Lots of sensors, lots of data, open up the possibilities of energy conservation, better security, robot teaming, and much more, military experiments show.

Imagine a city where self-driving electric cars anticipate when and where their passengers will need a lift long before the vehicle is called. Batteries to shore up energy shortfalls arrive before they are needed. City managers know the exact placement and condition of every city asset, and theft is immediately detected. There is no traffic, because every vehicle is in constant communication with every other car and traffic light. The residents know there will never be any delay in the services they need because the city around them functions as a perfect, seamless organism just beyond their perception. 

That internet-of-things enabled city of the future looks a lot like the experiments with ubiquitous 5G cellular networking the military is doing today. 

Marine Corps Lt. Col. Brandon Newell, the director of the Navy’s SoCal Tech Bridge, leads what he calls a 5G living lab. His experimentation, culminating in a demonstration later this month, looked at how 5G cellular connectivity across a base would unlock new uses for self-driving vehicles, greater energy efficiency on base, and even better teaming between drones and ground robots. 

It turns out that a stronger cellular connection enables a lot more than video conferencing and reliable internet. 

Newell spoke to Defense One as part of a special interview ahead of the 6th annual Defense One Tech Summit, taking place from June 21 to 25.  

In 2017, he came to California to look at how innovative technology would change life on the battlefield, and he found that nearby tech companies, such as chip-maker Qualcomm, were far ahead of the military on building connectivity into devices. Newell invited them to use the proving grounds at Marine Corps Air Station Miramar to demonstrate and test new commercial capabilities, like hardware and software for self-driving vehicles. In return, Newell got market forecast data from one of the biggest players in the emerging market. 
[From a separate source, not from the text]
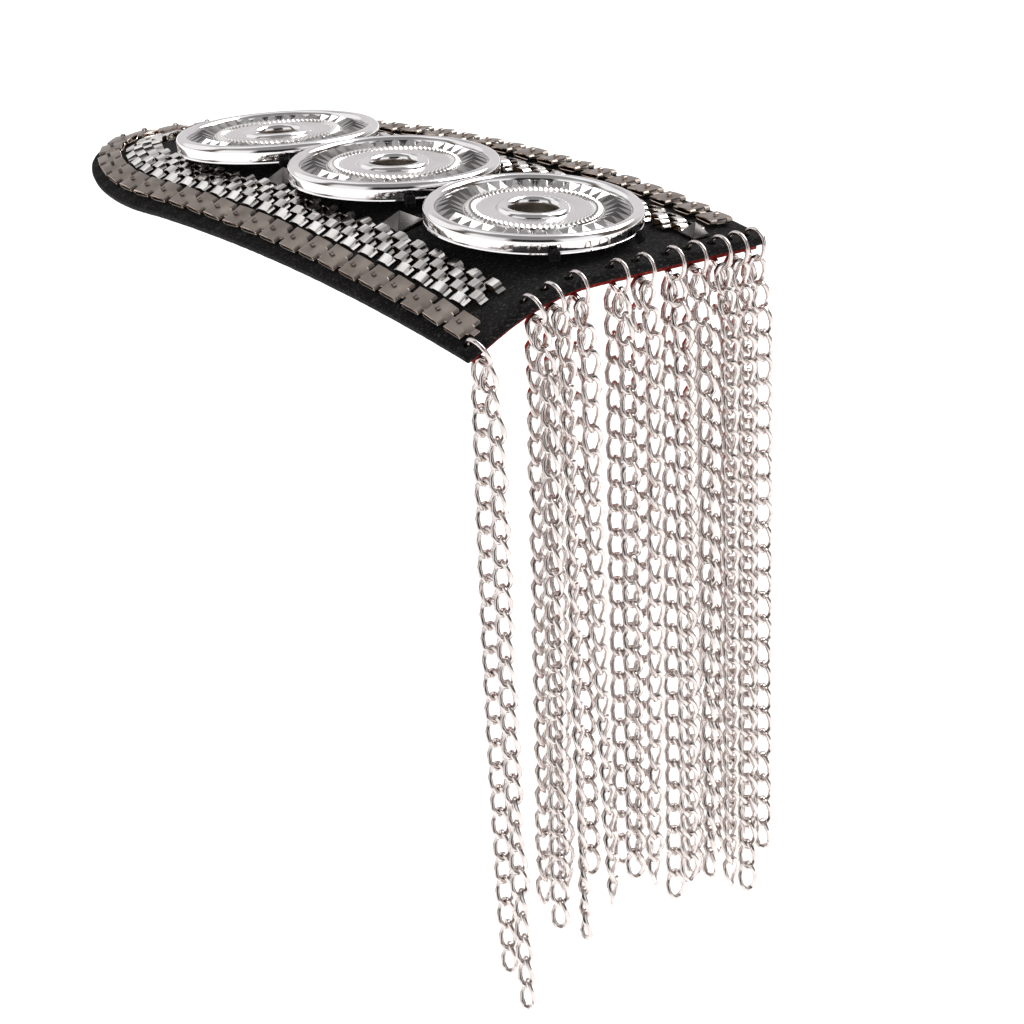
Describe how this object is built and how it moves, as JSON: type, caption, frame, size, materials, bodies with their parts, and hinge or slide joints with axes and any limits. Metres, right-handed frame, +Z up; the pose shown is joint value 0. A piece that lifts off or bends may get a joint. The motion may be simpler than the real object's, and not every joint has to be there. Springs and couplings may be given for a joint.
{
  "type": "chain-fringed shoulder epaulette",
  "caption": "Black felt shoulder epaulette with pressed chrome discs, plate and mesh chain borders and a fringe of curb chain.",
  "frame": {"origin": "on the underside of the backing felt, under the middle disc, where the piece sits and is pinned on the shoulder", "axes": "+X along the board from the neck end towards the fringe, -Y towards the drooping front side, +Z up, away from the shoulder"},
  "size_m": [0.179, 0.0764, 0.156],
  "materials": {
    "black_felt": "matte felt",
    "red_felt": "matte felt",
    "dark_plate": "satin gunmetal",
    "bright_mesh": "bright nickel",
    "disc_chrome": "polished",
    "stud_metal": "polished",
    "chain_silver": "bright nickel",
    "pin_steel": "plain"
  },
  "bodies": {
    "root": {"felt_board": "black_felt", "backing_felt": "red_felt", "plate_chain": "dark_plate", "mesh_chain": "bright_mesh", "disc_neck": "disc_chrome", "disc_middle": "disc_chrome", "disc_fringe": "disc_chrome", "stud_front_neck": "stud_metal", "stud_front_fringe": "stud_metal", "stud_back_neck": "stud_metal", "stud_back_fringe": "stud_metal", "stud_corner": "stud_metal", "jump_rings": "chain_silver", "brooch_bar": "pin_steel", "strand_01": "chain_silver", "strand_02": "chain_silver", "strand_03": "chain_silver", "strand_04": "chain_silver", "strand_05": "chain_silver", "strand_06": "chain_silver", "strand_07": "chain_silver", "strand_08": "chain_silver", "strand_09": "chain_silver", "strand_10": "chain_silver", "strand_11": "chain_silver", "strand_12": "chain_silver", "strand_13": "chain_silver", "strand_14": "chain_silver", "strand_15": "chain_silver", "strand_16": "chain_silver", "strand_17": "chain_silver", "strand_18": "chain_silver", "strand_19": "chain_silver", "strand_20": "chain_silver", "strand_21": "chain_silver", "strand_22": "chain_silver"}
  },
  "joints": []
}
“We were able to learn what that self-driving unmanned future looked like, but also the key enablers to it,” he said.

Turns out that a robust cellular signal makes self-driving cars a lot more useful. So the following year, Newell worked with Verizon to build a 5G “living lab." They looked at how better cellular connectivity would enable better on-base security; connected, self-driving vehicles; drones; and energy use. 
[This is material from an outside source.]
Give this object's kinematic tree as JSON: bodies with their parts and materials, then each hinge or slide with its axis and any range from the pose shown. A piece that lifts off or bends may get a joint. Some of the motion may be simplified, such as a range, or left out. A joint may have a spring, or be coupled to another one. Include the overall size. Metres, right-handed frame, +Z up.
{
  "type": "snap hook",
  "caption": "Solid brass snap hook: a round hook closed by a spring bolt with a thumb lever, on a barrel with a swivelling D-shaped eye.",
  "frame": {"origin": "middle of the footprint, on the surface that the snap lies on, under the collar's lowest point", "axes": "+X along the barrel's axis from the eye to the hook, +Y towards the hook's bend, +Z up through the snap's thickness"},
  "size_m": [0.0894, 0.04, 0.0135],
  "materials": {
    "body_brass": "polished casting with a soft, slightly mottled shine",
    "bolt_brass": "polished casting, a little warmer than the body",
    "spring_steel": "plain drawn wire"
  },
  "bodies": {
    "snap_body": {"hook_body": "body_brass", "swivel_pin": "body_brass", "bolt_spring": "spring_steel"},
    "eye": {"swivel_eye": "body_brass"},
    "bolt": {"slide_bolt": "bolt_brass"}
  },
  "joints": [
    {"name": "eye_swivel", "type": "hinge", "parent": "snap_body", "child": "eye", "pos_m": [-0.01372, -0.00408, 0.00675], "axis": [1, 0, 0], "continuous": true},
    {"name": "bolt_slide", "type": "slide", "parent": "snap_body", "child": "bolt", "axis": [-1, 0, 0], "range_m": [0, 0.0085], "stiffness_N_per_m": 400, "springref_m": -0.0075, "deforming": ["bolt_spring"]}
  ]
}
A robust cellular signal makes all of those things more useful by interlocking them in a communication network, he said.

More cellular connectivity enabled more sensors and cameras to detect intrusions. In March, Newell and his team held a demonstration with Anduril Industries to show how more sensors made it easier to police more areas against a wider variety of threats.

“What you are seeing is that sensor suites with artificial intelligence and machine learning aggregate the data at the software level, at the user interface level," he said. "You can actually expand to multiple threat vectors. So we’re showing ground perimeter, [and] drones. We’re showing maritime counter-intrusion. We were able to show how a single police officer can have that kind of local and regional look at the threat.”  
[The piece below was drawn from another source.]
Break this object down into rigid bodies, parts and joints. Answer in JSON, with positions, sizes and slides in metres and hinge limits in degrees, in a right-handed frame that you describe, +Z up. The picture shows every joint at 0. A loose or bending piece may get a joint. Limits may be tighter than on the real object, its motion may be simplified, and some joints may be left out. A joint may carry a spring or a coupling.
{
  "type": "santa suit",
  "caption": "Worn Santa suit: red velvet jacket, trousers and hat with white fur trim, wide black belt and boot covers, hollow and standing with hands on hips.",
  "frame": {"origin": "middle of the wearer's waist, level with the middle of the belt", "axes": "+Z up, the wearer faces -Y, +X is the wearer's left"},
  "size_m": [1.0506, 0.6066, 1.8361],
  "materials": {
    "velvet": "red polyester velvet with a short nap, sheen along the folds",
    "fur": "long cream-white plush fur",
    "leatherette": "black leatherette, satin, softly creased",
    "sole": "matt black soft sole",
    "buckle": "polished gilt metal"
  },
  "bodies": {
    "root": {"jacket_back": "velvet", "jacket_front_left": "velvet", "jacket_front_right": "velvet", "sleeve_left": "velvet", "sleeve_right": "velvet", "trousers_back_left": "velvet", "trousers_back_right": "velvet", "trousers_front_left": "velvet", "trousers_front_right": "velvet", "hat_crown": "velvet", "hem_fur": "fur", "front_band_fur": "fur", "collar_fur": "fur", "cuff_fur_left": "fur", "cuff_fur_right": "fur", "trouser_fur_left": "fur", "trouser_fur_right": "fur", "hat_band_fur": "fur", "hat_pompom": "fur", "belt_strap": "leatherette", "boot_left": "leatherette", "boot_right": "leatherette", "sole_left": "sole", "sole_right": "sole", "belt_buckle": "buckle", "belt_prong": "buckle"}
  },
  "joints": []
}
More sensors connected to more robust cellular service also helped drones communicate. 

“We started to see the future of drones would be cellular, and not just radio frequency,” Newell said. That enabled much better teaming with on-the-ground robotics. “We had two drones and a ground vehicle. We had system-to-system communication through this network as we projected networks onto the battlefield for the future.” 

One of the big areas of interest and research was self-driving cars for resupply. Here, too, connectivity increased the realm of the possible. 

“We set up an autonomous vehicle proving grounds not just to see what self-driving cars could do, but what are the concepts of employment across the Department of Defense that they are well suited for,” he said.

They looked first at logistics as part of a two-year program. 

“The key here: don’t just do a self-driving vehicle the way you did a manned vehicle”: in large convoys requiring manned gun trucks at the front and back, he said. That form of resupply, which the U.S. military used heavily in Iraq, made convoys highly vulnerable to IEDs and other threats. Instead, said Newell, “Think FedEx: How they are going to roll into your neighborhood in the future with an unmanned truck and out of that truck, drones will fly off and deliver individual packages to your door.” 

“What does that look like on the battlefield for us? What we can see is we are going to start disaggregating logistics, making it more dynamic in how we get logistics to the point of need. It’s all built around [self-driving] electric platforms, which was a key learning for us. We’ve found that connectivity and electric is the unlock to this battlefield of the future.” 

On June 23, Marine Corps Air Station Miramar will hold a demonstration to show how that connectivity enables a new approach to logistics and resupply. 

More interconnected sensors sending data wouldn’t seem to be a good way to cut down on energy consumption, but it is, Newell said, in large part because electric vehicles are much better suited for self-driving missions than mechanical ones, which must be retrofitted to accommodate fly-by-wire control and other capabilities. With an electric vehicle that has lots of data streaming off of sensors, it’s possible to predict, from those large data flows, which locations might need energy in the near future. But  it also has a self-driving battery to meet that need. 

“This becomes exportable energy. What if we can export off of that electric vehicle energy to the fire team, to the squad, energy that is in a usable form?” he said. 

Of course, the military has a long way to go to embrace cellular communication in battlefield contexts, preferring radio and satellite communications using hardware it can better control. 

The military is missing a key opportunity and rapidly falling behind the state of the art, Newell said. “Those traditional waveforms and communications types that we use in the military, who’s funding them? It’s largely us,” meaning the government, he said. “Compare that to my cell phone. There’s been billions of R&D [funds] that’s been invested...into the functionality of cellular…What we watched is that as the 4G [long-term evolution] started to unlock new capabilities for the private sector...we in the government stiff-armed it. We said, ‘We don’t do cellular on our missions, not even on our bases.’” 

Sachin Shetty, the executive director of the Center for Secure & Intelligent Critical Systems at Old Dominion University's Virginia Modeling, Analysis, and Simulation Center, has been creating a 5G warehouse for the military at the Marine Corps logistics base in Albany, Georgia. 

He employs a zero-trust security model, he said, which ensures continuous authentication and validation of all the items on the network. It is possible, he noted, to use end-to-end encryption across the network, but that can slow down performance. 

His work showed how sensors distributed across a warehouse allowed for much better management of all the items inside that warehouse. The data also allowed managers to much better predict when items would be used, allowing robots to preposition for that moment, thus saving energy.

In a conversation Thursday, Shetty said the same data that allows for predictive inventory control would also enable better security. A lot of data can allow managers to much more quickly and easily pinpoint when something isn’t working as it’s supposed to. Anomaly detection at scale is the basic principle that many common cybersecurity software and practices are built on. 

“We are using a data-driven approach for security,” he said. For instance, if something in the warehouse changes the way it behaves, ubiquitous sensing allows for much faster identification of that fact. 

The same goes for any item that is part of a 5G network. “We go from technical analysis to behavior analysis,” he said.